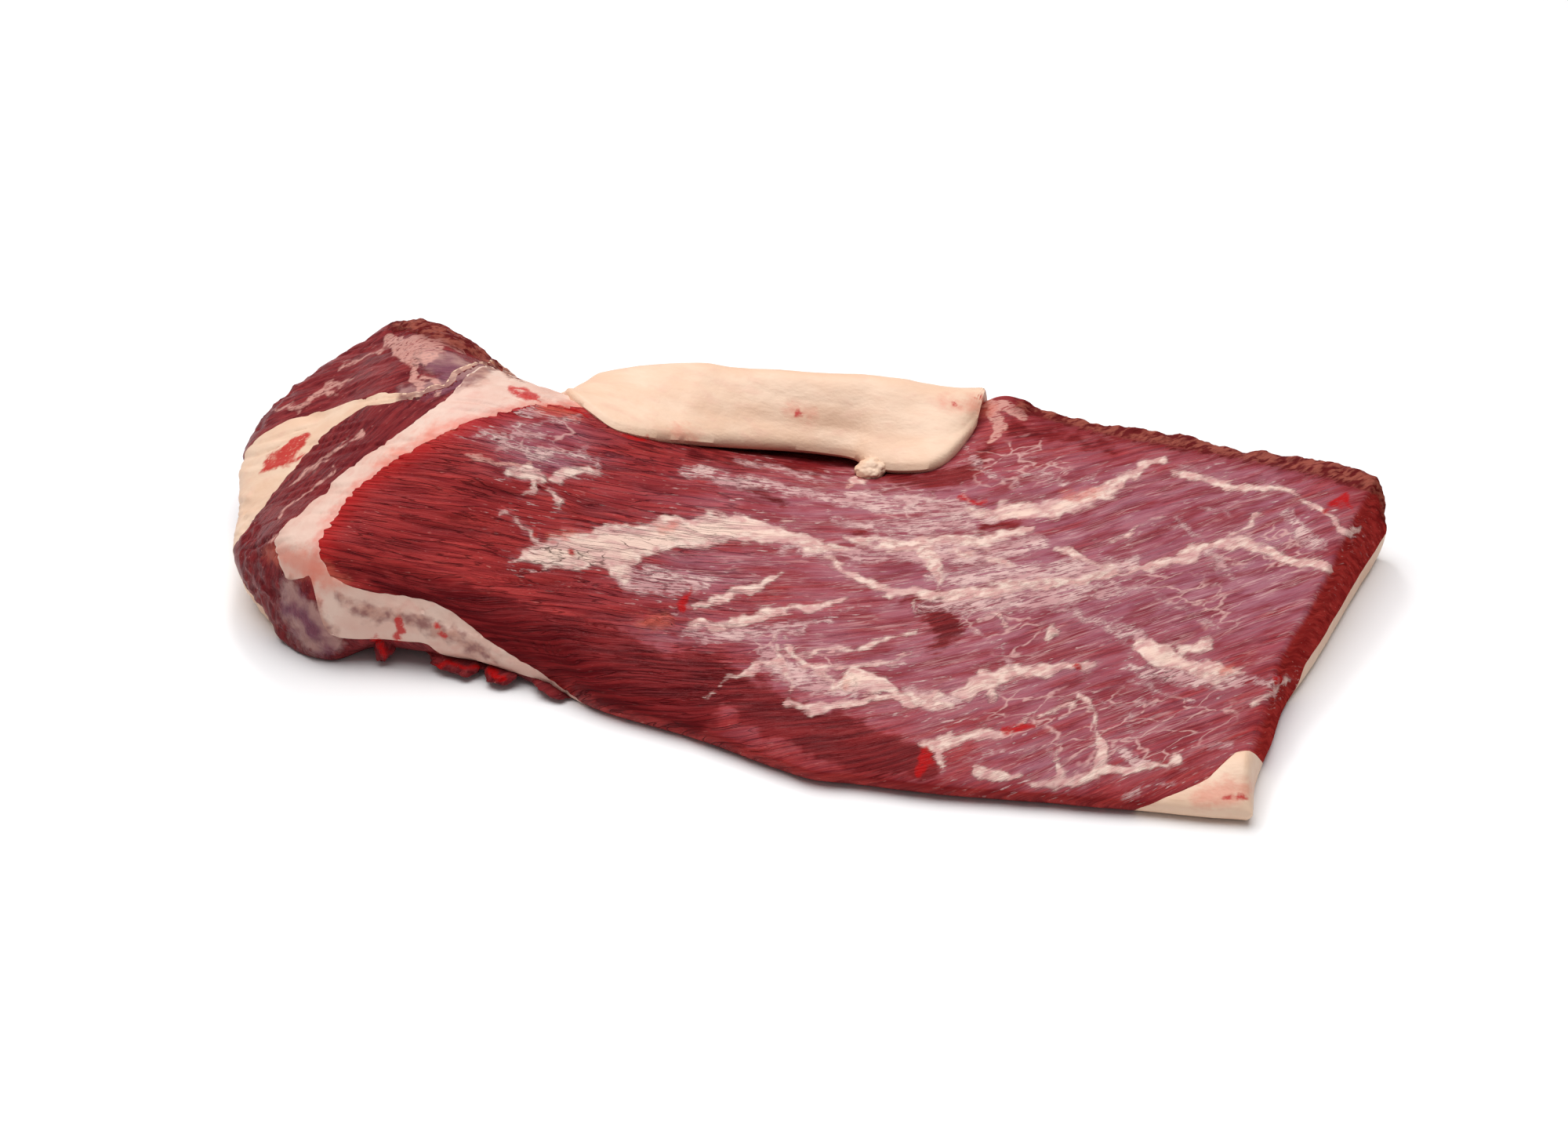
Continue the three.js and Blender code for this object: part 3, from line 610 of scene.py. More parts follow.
def distance_to(line, x, y):
    """Distance to a line of points, above 0 on the side of the flat end."""
    nearest = np.full(np.shape(x), np.inf)
    side = np.ones(np.shape(x))
    for (ax, ay), (bx, by) in zip(line, line[1:]):
        dx, dy = bx - ax, by - ay
        t = np.clip(((x - ax) * dx + (y - ay) * dy) / (dx * dx + dy * dy), 0, 1)
        distance = np.hypot(x - ax - t * dx, y - ay - t * dy)
        closer = distance < nearest
        nearest = np.where(closer, distance, nearest)
        side = np.where(closer, np.where((x - ax) * dy - (y - ay) * dx > 0, 1, -1), side)
    return nearest * side


def ragged(x, y, seed):
    """How far a layer's border strays from its drawn line."""
    return 1.5 * layered_noise(x / 16, y / 16, seed=seed) + 0.5 * noise(x / 3.5, y / 3.5, seed=seed + 9)


def muscle_floor(x, y):
    """Where the flat muscle ends and the seam of fat begins, with fingers of lean at its border."""
    fingers = 1.7 * noise(x / 26, y / 2.8, seed=41) + 0.9 * noise(x / 12, y / 1.4, seed=42)
    dive = DIVE * (distance_to(FLAT_MUSCLE_LINE, x, y) + ragged(x, y, 31) + fingers)
    level = smooth(MUSCLE_FLOOR_AT, MUSCLE_FLOOR_Z, x) + ragged(x, y, 33)
    return np.maximum(level, upper_height(x, y) - dive)


def seam_floor(x, y):
    """Where the seam of fat ends and the point's lean begins."""
    dive = DIVE * (distance_to(SEAM_LINE, x, y) + ragged(x, y, 35))
    return np.maximum(smooth(SEAM_FLOOR_AT, SEAM_FLOOR_Z, x), upper_height(x, y) - dive)


def cap_top(x, y):
    """Top of the fat cap under the lean, up to where it comes to light."""
    share = ease_between(distance_to(CAP_BORDER, x, y), -CAP_TAPER, CAP_TAPER)
    top = upper_height(x, y)
    stray = ragged(x, y, 37)
    return np.maximum.reduce([
        CAP_THICKNESS * (2 * share - 1),
        top - DIVE * (distance_to(POINT_MUSCLE_LINE, x, y) + stray),
        top - DIVE * (distance_to(CAP_CORNER, x, y) + stray),
    ])


def outer_lean_top(x, y):
    """Top of the lean on the outside of the cap."""
    dive = DIVE * (distance_to(CAP_LINE, x, y) + ragged(x, y, 39))
    return np.maximum(-OUTER_LEAN_THICKNESS, upper_height(x, y) - dive)


def new_mesh(name, points, faces):
    mesh = bpy.data.meshes.new(name)
    mesh.from_pydata((points * MM).tolist(), [], faces)
    mesh.update()
    return mesh


def new_object(name, mesh):
    obj = bpy.data.objects.new(name, mesh)
    bpy.context.scene.collection.objects.link(obj)
    return obj


def points_of(mesh):
    """A mesh's points in millimetres."""
    co = np.empty(len(mesh.vertices) * 3)
    mesh.vertices.foreach_get("co", co)
    return co.reshape(-1, 3) / MM


def cut(target, tool, operation):
    """The mesh of target after a Boolean with tool."""
    modifier = target.modifiers.new("cut", "BOOLEAN")
    modifier.operation = operation
    modifier.object = tool
    modifier.solver = "MANIFOLD"
    depsgraph = bpy.context.evaluated_depsgraph_get()
    mesh = bpy.data.meshes.new_from_object(target.evaluated_get(depsgraph))
    target.modifiers.remove(modifier)
    return mesh


def crowded_shares(steps, start_reach, end_reach):
    """Shares from 0 to 1 that crowd together where the two ends round off."""
    turn = np.arange(RIM_STEPS) / RIM_STEPS
    start = start_reach * (1 - np.cos(np.pi / 2 * turn))
    end = 1 - end_reach * (1 - np.cos(np.pi / 2 * turn[::-1]))
    inner = np.linspace(start_reach, 1 - end_reach, steps - 2 * RIM_STEPS + 1)
    return np.concatenate([start, inner, end])


def sheet_faces(rows, columns, offset=0):
    index = np.arange(rows * columns).reshape(rows, columns) + offset
    ring = [index[:-1, :-1], index[1:, :-1], index[1:, 1:], index[:-1, 1:]]
    return np.stack(ring, -1).reshape(-1, 4)


def rim_of(rows, columns):
    """True on the outermost points of a sheet."""
    rim = np.ones((rows, columns), bool)
    rim[1:-1, 1:-1] = False
    return rim


def faces_below(index):
    """Faces of a lower sheet, from its grid of point numbers."""
    return np.stack([index[:-1, :-1], index[:-1, 1:], index[1:, 1:], index[1:, :-1]], -1)


def make_block():
    """The whole block as one closed mesh, with its relief."""
    reach = {side: reaches[0] for side, reaches in ROUNDING.items()}
    us = crowded_shares(LENGTH_STEPS, reach["point_end"] / BLOCK_LENGTH, reach["flat_end"] / BLOCK_LENGTH)
    vs = crowded_shares(WIDTH_STEPS, reach["front"] / BLOCK_WIDTH, reach["back"] / BLOCK_WIDTH)
    u, v = np.meshgrid(us, vs, indexing="ij")
    x, y, top, bottom = block_sheets(u, v)
    upper, lower = np.stack([x, y, top], -1), np.stack([x, y, bottom], -1)
    up, down = sheet_normals(upper), -sheet_normals(lower)
    rim = rim_of(*u.shape)
    edge = unit(up + down)
    up, down = np.where(rim[..., None], edge, up), np.where(rim[..., None], edge, down)
    on_floor = bottom < 1e-6
    raised_upper = upper + up * relief(upper, up)[..., None]
    fade = ease_between(bottom, 0.3, 4)
    raised_lower = lower + down * (relief(lower, down) * fade)[..., None]
    raised_lower = np.where(rim[..., None], raised_upper, raised_lower)
    raised_lower[..., 2] = np.where(on_floor, 0, np.maximum(raised_lower[..., 2], 0.05))

    rows, columns = u.shape
    first_row, last_row = RIM_STEPS + 1, rows - RIM_STEPS - 2
    flat_columns = np.flatnonzero(on_floor[first_row:last_row + 1].all(0))
    first_column, last_column = flat_columns[0], flat_columns[-1]
    count = rows * columns
    index = np.arange(count).reshape(rows, columns)
    lower_index = np.where(rim, index, index + count)
    points = np.concatenate([raised_upper.reshape(-1, 3), raised_lower.reshape(-1, 3)])
    faces = sheet_faces(rows, columns).tolist()
    skip = np.zeros((rows - 1, columns - 1), bool)
    skip[first_row:last_row, first_column:last_column] = True
    faces += faces_below(lower_index)[~skip].tolist()
    sole = lower_index[first_row:last_row + 1, first_column:last_column + 1]
    faces.append(np.concatenate([
        sole[0, :-1], sole[:-1, -1], sole[-1, :0:-1], sole[:0:-1, 0]
    ]).tolist())
    return without_loose_points("block", points, faces)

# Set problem
Output every line above without altering anything.

# Exercise answer
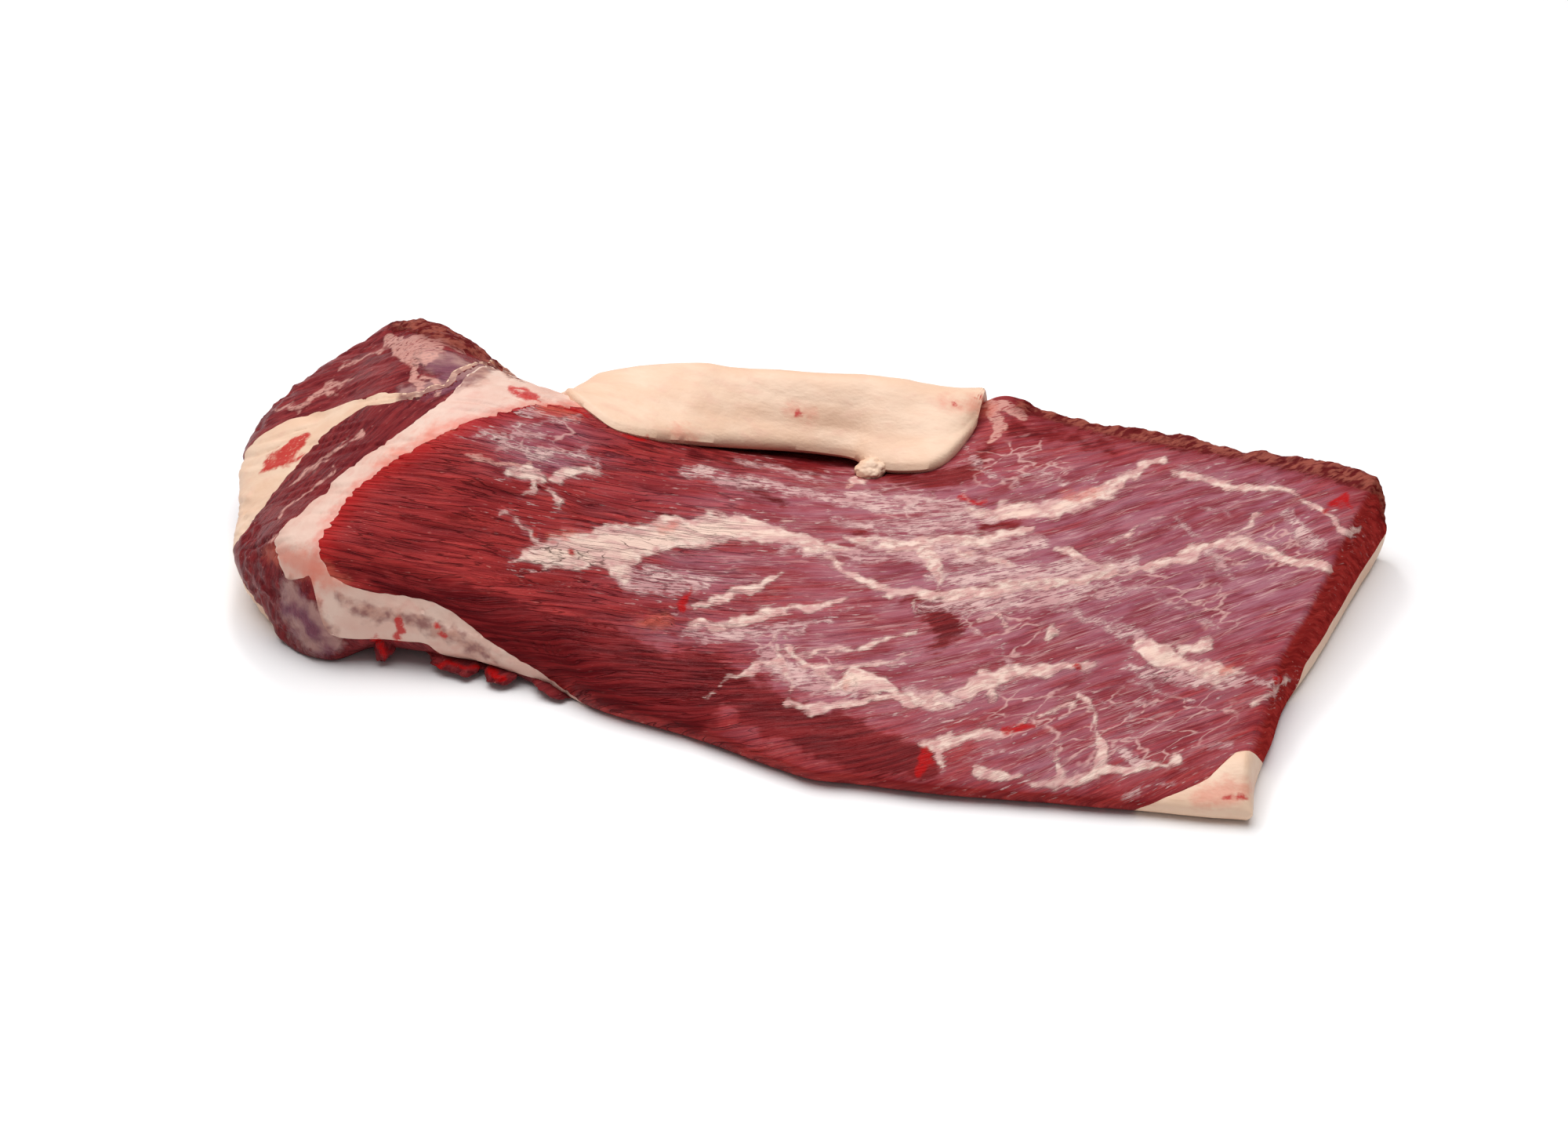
Continue the three.js and Blender code for this object: part 3, from line 610 of scene.py. More parts follow.
def distance_to(line, x, y):
    """Distance to a line of points, above 0 on the side of the flat end."""
    nearest = np.full(np.shape(x), np.inf)
    side = np.ones(np.shape(x))
    for (ax, ay), (bx, by) in zip(line, line[1:]):
        dx, dy = bx - ax, by - ay
        t = np.clip(((x - ax) * dx + (y - ay) * dy) / (dx * dx + dy * dy), 0, 1)
        distance = np.hypot(x - ax - t * dx, y - ay - t * dy)
        closer = distance < nearest
        nearest = np.where(closer, distance, nearest)
        side = np.where(closer, np.where((x - ax) * dy - (y - ay) * dx > 0, 1, -1), side)
    return nearest * side


def ragged(x, y, seed):
    """How far a layer's border strays from its drawn line."""
    return 1.5 * layered_noise(x / 16, y / 16, seed=seed) + 0.5 * noise(x / 3.5, y / 3.5, seed=seed + 9)


def muscle_floor(x, y):
    """Where the flat muscle ends and the seam of fat begins, with fingers of lean at its border."""
    fingers = 1.7 * noise(x / 26, y / 2.8, seed=41) + 0.9 * noise(x / 12, y / 1.4, seed=42)
    dive = DIVE * (distance_to(FLAT_MUSCLE_LINE, x, y) + ragged(x, y, 31) + fingers)
    level = smooth(MUSCLE_FLOOR_AT, MUSCLE_FLOOR_Z, x) + ragged(x, y, 33)
    return np.maximum(level, upper_height(x, y) - dive)


def seam_floor(x, y):
    """Where the seam of fat ends and the point's lean begins."""
    dive = DIVE * (distance_to(SEAM_LINE, x, y) + ragged(x, y, 35))
    return np.maximum(smooth(SEAM_FLOOR_AT, SEAM_FLOOR_Z, x), upper_height(x, y) - dive)


def cap_top(x, y):
    """Top of the fat cap under the lean, up to where it comes to light."""
    share = ease_between(distance_to(CAP_BORDER, x, y), -CAP_TAPER, CAP_TAPER)
    top = upper_height(x, y)
    stray = ragged(x, y, 37)
    return np.maximum.reduce([
        CAP_THICKNESS * (2 * share - 1),
        top - DIVE * (distance_to(POINT_MUSCLE_LINE, x, y) + stray),
        top - DIVE * (distance_to(CAP_CORNER, x, y) + stray),
    ])


def outer_lean_top(x, y):
    """Top of the lean on the outside of the cap."""
    dive = DIVE * (distance_to(CAP_LINE, x, y) + ragged(x, y, 39))
    return np.maximum(-OUTER_LEAN_THICKNESS, upper_height(x, y) - dive)


def new_mesh(name, points, faces):
    mesh = bpy.data.meshes.new(name)
    mesh.from_pydata((points * MM).tolist(), [], faces)
    mesh.update()
    return mesh


def new_object(name, mesh):
    obj = bpy.data.objects.new(name, mesh)
    bpy.context.scene.collection.objects.link(obj)
    return obj


def points_of(mesh):
    """A mesh's points in millimetres."""
    co = np.empty(len(mesh.vertices) * 3)
    mesh.vertices.foreach_get("co", co)
    return co.reshape(-1, 3) / MM


def cut(target, tool, operation):
    """The mesh of target after a Boolean with tool."""
    modifier = target.modifiers.new("cut", "BOOLEAN")
    modifier.operation = operation
    modifier.object = tool
    modifier.solver = "MANIFOLD"
    depsgraph = bpy.context.evaluated_depsgraph_get()
    mesh = bpy.data.meshes.new_from_object(target.evaluated_get(depsgraph))
    target.modifiers.remove(modifier)
    return mesh


def crowded_shares(steps, start_reach, end_reach):
    """Shares from 0 to 1 that crowd together where the two ends round off."""
    turn = np.arange(RIM_STEPS) / RIM_STEPS
    start = start_reach * (1 - np.cos(np.pi / 2 * turn))
    end = 1 - end_reach * (1 - np.cos(np.pi / 2 * turn[::-1]))
    inner = np.linspace(start_reach, 1 - end_reach, steps - 2 * RIM_STEPS + 1)
    return np.concatenate([start, inner, end])


def sheet_faces(rows, columns, offset=0):
    index = np.arange(rows * columns).reshape(rows, columns) + offset
    ring = [index[:-1, :-1], index[1:, :-1], index[1:, 1:], index[:-1, 1:]]
    return np.stack(ring, -1).reshape(-1, 4)


def rim_of(rows, columns):
    """True on the outermost points of a sheet."""
    rim = np.ones((rows, columns), bool)
    rim[1:-1, 1:-1] = False
    return rim


def faces_below(index):
    """Faces of a lower sheet, from its grid of point numbers."""
    return np.stack([index[:-1, :-1], index[:-1, 1:], index[1:, 1:], index[1:, :-1]], -1)


def make_block():
    """The whole block as one closed mesh, with its relief."""
    reach = {side: reaches[0] for side, reaches in ROUNDING.items()}
    us = crowded_shares(LENGTH_STEPS, reach["point_end"] / BLOCK_LENGTH, reach["flat_end"] / BLOCK_LENGTH)
    vs = crowded_shares(WIDTH_STEPS, reach["front"] / BLOCK_WIDTH, reach["back"] / BLOCK_WIDTH)
    u, v = np.meshgrid(us, vs, indexing="ij")
    x, y, top, bottom = block_sheets(u, v)
    upper, lower = np.stack([x, y, top], -1), np.stack([x, y, bottom], -1)
    up, down = sheet_normals(upper), -sheet_normals(lower)
    rim = rim_of(*u.shape)
    edge = unit(up + down)
    up, down = np.where(rim[..., None], edge, up), np.where(rim[..., None], edge, down)
    on_floor = bottom < 1e-6
    raised_upper = upper + up * relief(upper, up)[..., None]
    fade = ease_between(bottom, 0.3, 4)
    raised_lower = lower + down * (relief(lower, down) * fade)[..., None]
    raised_lower = np.where(rim[..., None], raised_upper, raised_lower)
    raised_lower[..., 2] = np.where(on_floor, 0, np.maximum(raised_lower[..., 2], 0.05))

    rows, columns = u.shape
    first_row, last_row = RIM_STEPS + 1, rows - RIM_STEPS - 2
    flat_columns = np.flatnonzero(on_floor[first_row:last_row + 1].all(0))
    first_column, last_column = flat_columns[0], flat_columns[-1]
    count = rows * columns
    index = np.arange(count).reshape(rows, columns)
    lower_index = np.where(rim, index, index + count)
    points = np.concatenate([raised_upper.reshape(-1, 3), raised_lower.reshape(-1, 3)])
    faces = sheet_faces(rows, columns).tolist()
    skip = np.zeros((rows - 1, columns - 1), bool)
    skip[first_row:last_row, first_column:last_column] = True
    faces += faces_below(lower_index)[~skip].tolist()
    sole = lower_index[first_row:last_row + 1, first_column:last_column + 1]
    faces.append(np.concatenate([
        sole[0, :-1], sole[:-1, -1], sole[-1, :0:-1], sole[:0:-1, 0]
    ]).tolist())
    return without_loose_points("block", points, faces)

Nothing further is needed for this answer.